Example 1

Company A is a theme park operator and its revenues are badly affected when rainy week-ends occur during the summer months (the peak season for theme parks).

The company operates several theme parks in the west of London (UK) and is contemplating a purchase of the following weather derivative.
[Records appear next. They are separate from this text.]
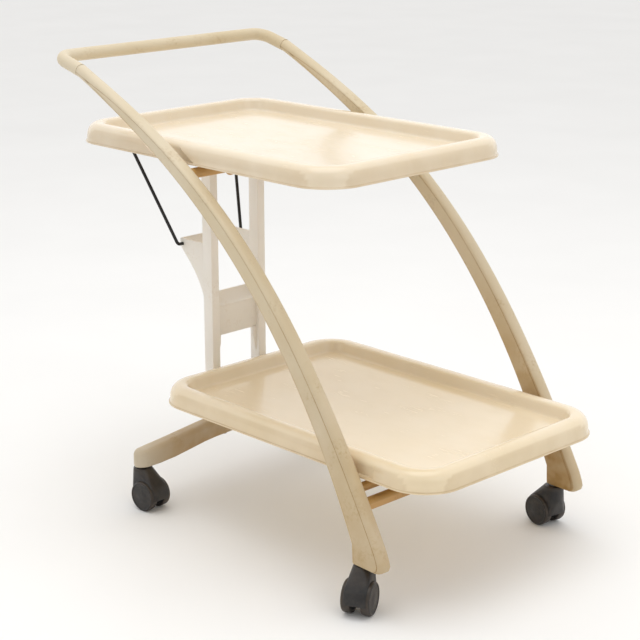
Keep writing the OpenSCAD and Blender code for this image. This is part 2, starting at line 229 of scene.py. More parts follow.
def worn_nylon(name, base, dust):
    """Nylon castor mouldings: dark, scuffed dull by the floor, with brown dust in their hollows."""
    material, tree = blank_material(name)
    colour = blend_colour(tree, between(tree, noise(tree, 14, 4.0), 0.40, 0.70), base, "#2E2926")
    dusty = calculate(tree, "MULTIPLY", between(tree, noise(tree, 6, 4.0, None, 4.4), 0.45, 0.72), 0.7)
    colour = blend_colour(tree, dusty, colour, dust)
    low = add_node(tree, "Attribute", attribute_name="grime_and_shade").outputs["Fac"]
    colour = blend_colour(tree, calculate(tree, "MULTIPLY", low, 0.45), colour, "#54432F")
    scratches = noise(tree, 1.0, 3.0, (0.3, 1.0, 0.6))
    rough = between(tree, scratches, 0.3, 0.75, 0.34, 0.58)
    normal = bump(tree, scratches, 0.03, 0.5)
    shader = add_node(tree, "BsdfPrincipled", {
        "Base Color": colour, "Roughness": rough, "Normal": normal, "IOR": 1.53,
    })
    finish_material(tree, shader)
    return material


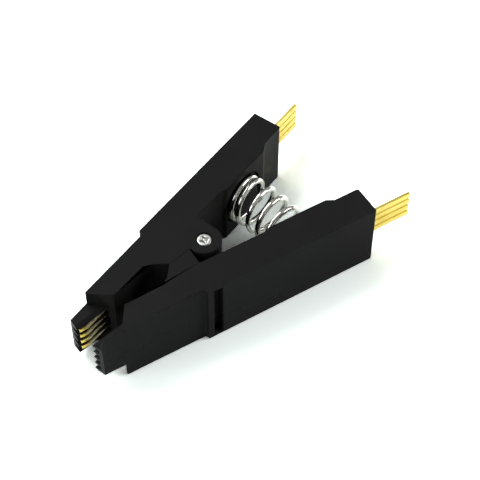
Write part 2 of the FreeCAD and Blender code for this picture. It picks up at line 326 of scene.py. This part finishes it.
# The two moulded handles, each a copy of its solid with its moulding radii
handles = {
    "sharpAngle": 25.0,     # degrees between faces from which an edge is rounded
    "radius": 0.14,         # mm, on the bar and the arm
    "combRadius": 0.03,     # mm, on the comb's teeth
    "combStart": 13.9,      # mm in front of the pivot, where the comb's teeth begin
    "seamRadius": 0.02,     # mm, on the edges where the halves all but meet
    "seamReach": 0.1,       # mm, how near to the middle plane those edges lie
    "segments": 3,
}


def makeHandle(side):
    shape = mergedCopy(f"{side}_handle")
    weights = shape.edges.layers.float.new("bevel_weight_edge")
    sharp = math.radians(handles["sharpAngle"])
    for edge in shape.edges:
        angle = edge.calc_face_angle_signed(0)
        edge.smooth = angle > -sharp    # only the inner corners stay sharp
        if angle > sharp:
            radius = handles["radius"]
            if max(abs(v.co.x) for v in edge.verts) < handles["seamReach"] * mm:
                radius = handles["seamRadius"]
            if max(v.co.y for v in edge.verts) < pivotY - handles["combStart"] * mm:
                radius = handles["combRadius"]
            edge[weights] = min(radius * mm, roomBeside(edge)) / (handles["radius"] * mm)
    piece = newPiece(f"{side}MouldedHandle", shape, nylon, f"{side}_half")
    roundEdges(piece, handles["radius"], handles["segments"])
    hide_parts(f"{side}_handle")


for side in ("left", "right"):
    makeHandle(side)
print("handles rounded")


# The contact strips, with the small radii that stamping and plating leave. Outside the
# handle each rear pin has a shoulder, beyond which it is a little stouter
contacts = {
    "count": 4,             # in each handle
    "sharpAngle": 30.0,     # degrees between faces from which an edge is rounded
    "radius": 0.04,         # mm
    "segments": 2,
    "splay": 11.31,         # degrees, of each handle
    "axisToFace": 7.88,     # mm, from the pivot to a handle's outer face
    "pinDepth": 2.2,        # mm, from that face to the middle of a pin
    "rearEnd": 22.48,       # mm behind the pivot, where the handle ends
    "shoulder": (0.03, 0.13),   # mm beyond the handle's end
    "stouter": 0.09,        # mm, added on each broad face
    "wider": 0.06,          # mm, added on each narrow face
    "cutSlack": 0.001,      # mm, how near to a cut an old corner counts as on it
    "pickSlack": 0.01,      # mm, how far short of the shoulder's end a corner is picked
}


def stoutenPin(shape, side):
    # Cuts the pin across behind the handle and moves its faces outwards from there on
    turn = math.radians(contacts["splay"])
    sign = -1 if side == "left" else 1
    along = Vector((sign * math.sin(turn), math.cos(turn), 0))
    across = Vector((-sign * math.cos(turn), math.sin(turn), 0))
    pivot = Vector((0, pivotY, 0))
    start, full = ((contacts["rearEnd"] + step) * mm for step in contacts["shoulder"])
    for distance in (start, full):
        bmesh.ops.bisect_plane(
            shape, geom=shape.verts[:] + shape.edges[:] + shape.faces[:],
            dist=contacts["cutSlack"] * mm, plane_co=pivot + along * distance, plane_no=along)
    reach = full - contacts["pickSlack"] * mm
    stout = [v for v in shape.verts if (v.co - pivot).dot(along) > reach]
    middle = (min(v.co.z for v in stout) + max(v.co.z for v in stout)) / 2
    depth = (contacts["pinDepth"] - contacts["axisToFace"]) * mm
    for vert in stout:
        outwards = math.copysign(contacts["stouter"] * mm, (vert.co - pivot).dot(across) - depth)
        upwards = math.copysign(contacts["wider"] * mm, vert.co.z - middle)
        vert.co += across * outwards + Vector((0, 0, upwards))


def makeContact(side, number):
    shape = mergedCopy(f"{side}_contact_{number}")
    stoutenPin(shape, side)
    weights = shape.edges.layers.float.new("bevel_weight_edge")
    for edge in shape.edges:
        if edge.calc_face_angle_signed(0) > math.radians(contacts["sharpAngle"]):
            edge[weights] = 1.0
        else:
            edge.smooth = False
    piece = newPiece(f"{side}ContactStrip{number}", shape, gold, f"{side}_half")
    roundEdges(piece, contacts["radius"], contacts["segments"])
    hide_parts(f"{side}_contact_{number}")


for side in ("left", "right"):
    for number in range(1, contacts["count"] + 1):
        makeContact(side, number)
print("contacts rounded")


# The cross-recessed screw and its nut, with their turned and broken edges, in mm. The
# cross opens out towards the top, as a driver's tapered wings need it to
pivotScrew = {
    "node": "pivot_screw",
    "sharpAngle": 30.0,     # degrees between faces from which an edge is rounded
    "radius": 0.07,
    "segments": 3,
    "crossReach": 0.8,      # from the axis, within which the top's edges are the cross's
    "crossFlare": 0.12,
    "topSlack": 0.001,      # how far below the top an edge still counts as on it
}
pivotNut = {"node": "pivot_nut", "sharpAngle": 30.0, "radius": 0.04, "segments": 3}


def flareCross(shape, values):
    top = max(v.co.z for v in shape.verts)
    rim = [
        edge for edge in shape.edges
        if all(top - v.co.z < values["topSlack"] * mm
               and math.hypot(v.co.x, v.co.y - pivotY) < values["crossReach"] * mm
               for v in edge.verts)]
    bmesh.ops.bevel(
        shape, geom=rim, offset=values["crossFlare"] * mm, offset_type="OFFSET", affect="EDGES",
        segments=1, profile=0.5, material=-1, clamp_overlap=True)


def makeFastener(name, values):
    shape = mergedCopy(values["node"])
    if "crossFlare" in values:
        flareCross(shape, values)
    weights = shape.edges.layers.float.new("bevel_weight_edge")
    for edge in shape.edges:
        if edge.calc_face_angle(0) > math.radians(values["sharpAngle"]):
            edge[weights] = min(values["radius"] * mm, roomBeside(edge)) / (values["radius"] * mm)
    piece = newPiece(name, shape, screwSteel, "right_half")
    roundEdges(piece, values["radius"], values["segments"])
    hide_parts(values["node"])


makeFastener("pivotScrew", pivotScrew)
makeFastener("pivotNut", pivotNut)
print("screw and nut turned")


# The coil between the handles: closed end turns, open turns between, all on an arc
spring = {
    "wireRadius": 0.4,      # mm
    "meanRadius": 3.2,      # mm
    "turns": 5.98,
    "closedTurns": 1.06,    # at each end
    "easeTurns": 0.25,      # of middle pitch, between closed and open turns
    "startAngle": 26.0,     # degrees
    "closedPitch": 0.87,    # mm
    "seatGap": 0.03,        # mm
    "arcRadius": 28.0,      # mm, of the arc that the coil's axis follows
    "arcCentre": -15.807,   # mm behind the pivot, of that arc's centre
    "halfArc": 11.31,       # degrees
    "height": 5.335,        # mm, of the axis above the floor
    "wireSides": 20,
    "stepsPerTurn": 72,
}


def makeSpring(values):
    half = math.radians(values["halfArc"])
    arcRadius = values["arcRadius"] * mm
    arcCentre = pivotY + values["arcCentre"] * mm

    def ontoArc(lean, distance, rise):
        # An angle and a distance from the arc's centre, and a rise above the coil's axis
        return Vector((
            distance * math.sin(lean),
            arcCentre + distance * math.cos(lean),
            values["height"] * mm + rise))

    margin = values["wireRadius"] + values["seatGap"]
    closedTurns, closedPitch = values["closedTurns"], values["closedPitch"]
    openTurns = values["turns"] - 2 * closedTurns
    openRun = 2 * values["arcRadius"] * half - 2 * margin - 2 * closedTurns * closedPitch
    openPitch = openRun / openTurns
    ease = (values["easeTurns"], (closedPitch + openPitch) / 2)
    closed = (closedTurns - values["easeTurns"] / 2, closedPitch)
    opened = (openTurns - values["easeTurns"], openPitch)

    shape = bmesh.new()
    ring = bmesh.ops.create_circle(
        shape, segments=values["wireSides"], radius=values["wireRadius"] * mm,
        matrix=Matrix.Translation((margin * mm, values["meanRadius"] * mm, 0)))["verts"]
    bmesh.ops.rotate(
        shape, verts=ring, cent=(0, 0, 0),
        matrix=Matrix.Rotation(math.radians(values["startAngle"]), 3, "X"))
    last = list(shape.edges)
    ends = [last]
    for turns, pitch in (closed, ease, opened, ease, closed):
        steps = round(turns * values["stepsPerTurn"])
        made = bmesh.ops.spin(
            shape, geom=last, cent=(0, 0, 0), axis=(1, 0, 0),
            dvec=(pitch * turns / steps * mm, 0, 0),
            angle=2 * math.pi * turns, steps=steps, use_merge=False)
        last = [item for item in made["geom_last"] if isinstance(item, bmesh.types.BMEdge)]
    ends.append(last)
    for end in ends:
        bmesh.ops.edgeloop_fill(shape, edges=end)
    for vert in shape.verts:
        vert.co = ontoArc(vert.co.x / arcRadius - half, arcRadius + vert.co.y, vert.co.z)
    bmesh.ops.recalc_face_normals(shape, faces=shape.faces)
    for face in shape.faces:
        face.smooth = len(face.verts) == 4      # all but the wire's cut ends

    piece = newPiece("coilSpring", shape, wireSteel)
    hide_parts("coil_spring")
    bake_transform(piece)


makeSpring(spring)
print("spring wound")


# White sweep under the clip. The camera and reflections see it brighter than the light
# that it gives back, with the shadow kept, and fading to plain white further out
floorLook = {
    "size": 3.0,            # m
    "paper": "#e8eeeb",
    "extra": "#c8cfcd",     # added to the paper, as often as lifts says, where it is seen
    "lifts": 2,
    "drop": 0.002,          # mm below the clip's underside
    "fade": (60, 150),      # mm from the clip's middle
}


def makeFloor(values):
    shape = bmesh.new()
    bmesh.ops.create_grid(shape, x_segments=1, y_segments=1, size=values["size"] / 2)
    bmesh.ops.translate(shape, verts=shape.verts, vec=(0, 0, -values["drop"] * mm))
    material, tree = newMaterial("whitePaperSweep")
    paper = addNode(tree, "ShaderNodeBsdfDiffuse", {"Color": linear(values["paper"])})
    extra = addNode(tree, "ShaderNodeBsdfDiffuse", {"Color": linear(values["extra"])})
    lifted = paper.outputs["BSDF"]
    for lift in range(values["lifts"]):
        lifted = addNode(tree, "ShaderNodeAddShader", {
            0: lifted, 1: extra.outputs["BSDF"]}).outputs["Shader"]
    place = addNode(tree, "ShaderNodeTexCoord").outputs["Object"]
    distance = addNode(tree, "ShaderNodeVectorMath", {0: place}, operation="LENGTH")
    near, far = (reach * mm for reach in values["fade"])
    fade = addNode(tree, "ShaderNodeMapRange", {
        "Value": distance.outputs["Value"], "From Min": near, "From Max": far})
    white = addNode(tree, "ShaderNodeEmission", {"Strength": 1.0})
    bright = addNode(tree, "ShaderNodeMixShader", {
        0: fade.outputs["Result"], 1: lifted, 2: white.outputs["Emission"]})
    path = addNode(tree, "ShaderNodeLightPath")
    seen = addNode(tree, "ShaderNodeMath", {
        0: path.outputs["Is Camera Ray"], 1: path.outputs["Is Glossy Ray"]}, operation="MAXIMUM")
    mix = addNode(tree, "ShaderNodeMixShader", {
        0: seen.outputs["Value"], 1: paper.outputs["BSDF"], 2: bright.outputs["Shader"]})
    addNode(tree, "ShaderNodeOutputMaterial", {"Surface": mix.outputs["Shader"]})
    newPiece("studioFloor", shape, material)


makeFloor(floorLook)

# The room round the clip: its strength as light, to the camera and in reflections
roomLook = {"light": 0.0, "seen": 1.0, "reflected": 0.5}


def makeRoom(values):
    world = bpy.data.worlds.new("studioRoom")
    bpy.context.scene.world = world
    world.use_nodes = True
    tree = world.node_tree
    tree.nodes.clear()
    path = addNode(tree, "ShaderNodeLightPath")
    dim = addNode(tree, "ShaderNodeMix", {
        0: path.outputs["Is Glossy Ray"], 2: values["light"], 3: values["reflected"]})
    strength = addNode(tree, "ShaderNodeMix", {
        0: path.outputs["Is Camera Ray"], 2: dim.outputs[0], 3: values["seen"]})
    glow = addNode(tree, "ShaderNodeBackground", {"Strength": strength.outputs[0]})
    addNode(tree, "ShaderNodeOutputWorld", {"Surface": glow.outputs["Background"]})


makeRoom(roomLook)

# Softboxes: a large one high on the left, one in front and one behind on the right, with
# their places and sizes in mm and their power in watts
softboxes = {
    "leftSoftbox": {"place": (-345, -50, 375), "size": 420, "power": 2.5},
    "frontSoftbox": {"place": (-60, -380, 240), "size": 300, "power": 1.0},
    "rearSoftbox": {"place": (260, 330, 200), "size": 260, "power": 1.15},
}
softboxAim = (0, 0, 5)      # mm, the middle of the clip


def hangSoftbox(name, values):
    lamp = bpy.data.objects.new(name, bpy.data.lights.new(name, "AREA"))
    lamp.data.size = values["size"] * mm
    lamp.data.energy = values["power"]
    lamp.location = Vector(values["place"]) * mm
    towards = Vector(softboxAim) * mm - lamp.location
    lamp.rotation_euler = towards.to_track_quat("-Z", "Y").to_euler()
    bpy.context.scene.collection.objects.link(lamp)


for name, values in softboxes.items():
    hangSoftbox(name, values)
bpy.context.scene.view_settings.view_transform = "Standard"
print("studio lit")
  • Option Type: Call Option
  • Reference Weather Station: London Heathrow Airport, UK (WMO #3772) 
  • Risk Period: From 1 June until 30 September, Saturdays and Sundays only
  • Weather Index: Total number of Rainy Days at the Reference Weather Station during the Risk Period
  • Rainy Day: A day with more than 3mm of rainfall, as recorded by the Data Provider
  • Data Provider: The UK Met-Office 
  • Strike: 2 Rainy Days
  • Tick: £100,000 per Rainy Day above the Strike
  • Maximum Payout: £1,000,000
  • Settlement Amount:
    • if Weather Index > = Strike then Company A receives (Weather Index - Strike) x Tick
    • if Weather Index < Strike there is no Payout
    • All payments are subject to the Maximum Payout

This Weather Derivative covers Company A against any Saturday or Sunday (in excess of 2) where the daily rainfall measured at London Heathrow is greater than 3mm.

For example if there are a total of 7 Rainy Days in the Risk Period Company A would receive: (7-2) x 100,000 = £500,000.

The payment, if there is any, normally occurs 5 business days after the end of the Risk Period (subject to data availability).